Le glissement du sens s'opère sabre au clair, dorénavant. Les poids lourds du NPA n'avait-il pas banni la candidate voilée aux régionales au nom précisément de la laïcité et du féminisme ? Madame vient de claquer la porte, à son tour. Non, je comprends qu'une femme voilée, a priori soucieuse de son image auprès de son Seigneur, refuse d'adhérer à un parti qui prône l'athéisme; c'est logique. Moi-même, adolescent, avant d'être royaliste, je souhaitais devenir laguilleriste; je n'étais pas païen, non, j'étais adolescent. Je refaisais le monde. Seul, évidemment. Ma célèbre suffisance. "Non" avait dit je ne sais plus qui, il faut participer à la révolution. Ouaich ouaich. Avec ? Bah les trotskistes. Ah ouais ? J'avais lu quelques papiers sur eux et la réserve à l'égard de la religion avait attiré mon attention. Ah, j'y tenais à mon Dieu ! Et qu'est-ce que j'allais dire à mon père, ils étaient bien marrants, eux, les camarades ! Je suis Ossète moi, mon ami, la hiérarchie est sacrée chez nous, allez, bon courage, ciao...
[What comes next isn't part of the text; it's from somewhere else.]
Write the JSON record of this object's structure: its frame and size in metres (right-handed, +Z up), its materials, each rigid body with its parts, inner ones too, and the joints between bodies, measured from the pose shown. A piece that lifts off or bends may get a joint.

Yok anacim, la laïcité dérègle les sens; en Turquie, par exemple. On savait que l'armée était prête à tout pour elle. Wikileaks nous l'apprend, nos vaillants généraux bombaient le torse devant le diplomate américain, "ah si on veut, on intervient, coco, si on reste dans nos casernes, c'est une faveur de notre part !". Bon, on a compris, eux, ils sont irrécupérables. Mais quand Jean-Paul Costa trébuche sur la question, on s'inquiète. Non non, pas Caroline Fourest, Monsieur Costa, le président de la Cour européenne des droits de l'Homme. On connaît la jurisprudence de la Cour sur la question du voile, elle a tort, au moins on le sait. Et ses arrêts ne contiennent aucun argument juridique robuste à se mettre sous la dent. Mais de là à ce que son président perd ses moyens lorsqu'il est interrogé sur la laïcité, il y a une grande différence. C'est un Français, on l'aura compris. Il a d'abord tremblé...

A une journaliste turque qui lui demandait si l'abrogation de l'interdiction du voile dans les universités était contraire à la Convention européenne, Costa répondit : "la laïcité fait obstacle à la levée de l'interdiction, il faut que vous changiez votre Constitution; si vous ne voulez plus de la laïcité, nous aviserons et changerons notre propre jurisprudence car nous envisageons les situations en fonction des pays". Voilà bien un scandale. Même le président de la Cour européenne n'a pas encore compris que les affaires sont traitées sous l'angle de la seule Convention européenne et non du droit national des pays ! A quoi ça sert d'aller à Strasbourg pour lire, in fine, sa propre Constitution...


La journaliste, qui a bien bossé son dossier, attire alors l'attention sur la laïcité française qui ne postule aucune interdiction au niveau des universités; Costa rétorque : "oui mais la laïcité française n'interdit pas les signes religieux à tous les échelons ! En réalité, ça semble confus ce que je dis mais nous ne faisons que raisonner sur la base de la conception nationale de la laïcité". Eh ben ! Il ne faut le dire à personne mais j'envisage de faire une thèse de droit l'an prochain; mon sujet porte précisément sur cela : "la Convention européenne des droits de l'Homme et le relativisme national" ou pour faire plus style, "Contribution à l'étude de la marge nationale d'appréciation". Un rêve pour l'instant. Késako ? La laïcité devient un principe supra-conventionnel pour on ne sait trop quelle raison et chaque État peut désormais violer la liberté religieuse en bonne conscience dès lors qu'il le fait en application de "sa" laïcité ! Depuis quand la marge nationale d'appréciation est-elle devenue un quitus pour violer un droit conventionnellement garanti ? On rêve encore une fois car celui qui parle raisonne en français. Il est en transe, vous l'avez compris, le mot laïcité a été prononcé... Un grand homme, certes. Il part en retraite, d'ailleurs. C'est bien dommage... Laïcité, quatre fois.


Il n'est pas difficile de le deviner; la juge turque Mme Işıl Karakaş ne partage pas le raisonnement juridique de la Cour; on sait que l'ex-juge, celui qui donne désormais des leçons de démocratie dans sa chronique dans Milliyet, était fermement attaché à la laïcité turque. Costa l'avoue : il y a une laïcité à la turque et une laïcité à la française. Danger, nous disons : le laïcisme a supplanté la laïcité. Pour un fervent défenseur de la laïcité comme moi, on se désole. On rage même. La juge turque a enfin redoré l'image de la laïcité, la vraie. Il ne reste plus qu'un autre bon juriste soit nommé à la place du partant français. Un "islamophobe" a estimé Taha Akyol, la figure du libéralisme en Turquie. En France, le professeur Gilles Lebreton n'y avait pas été de main morte, non plus : "la Cour se méfie de l'islam lui-même, qu'elle considère comme une religion intrinsèquement dangereuse". Au revoir Monsieur Costa, sans rancune... Laïcité, cinq fois.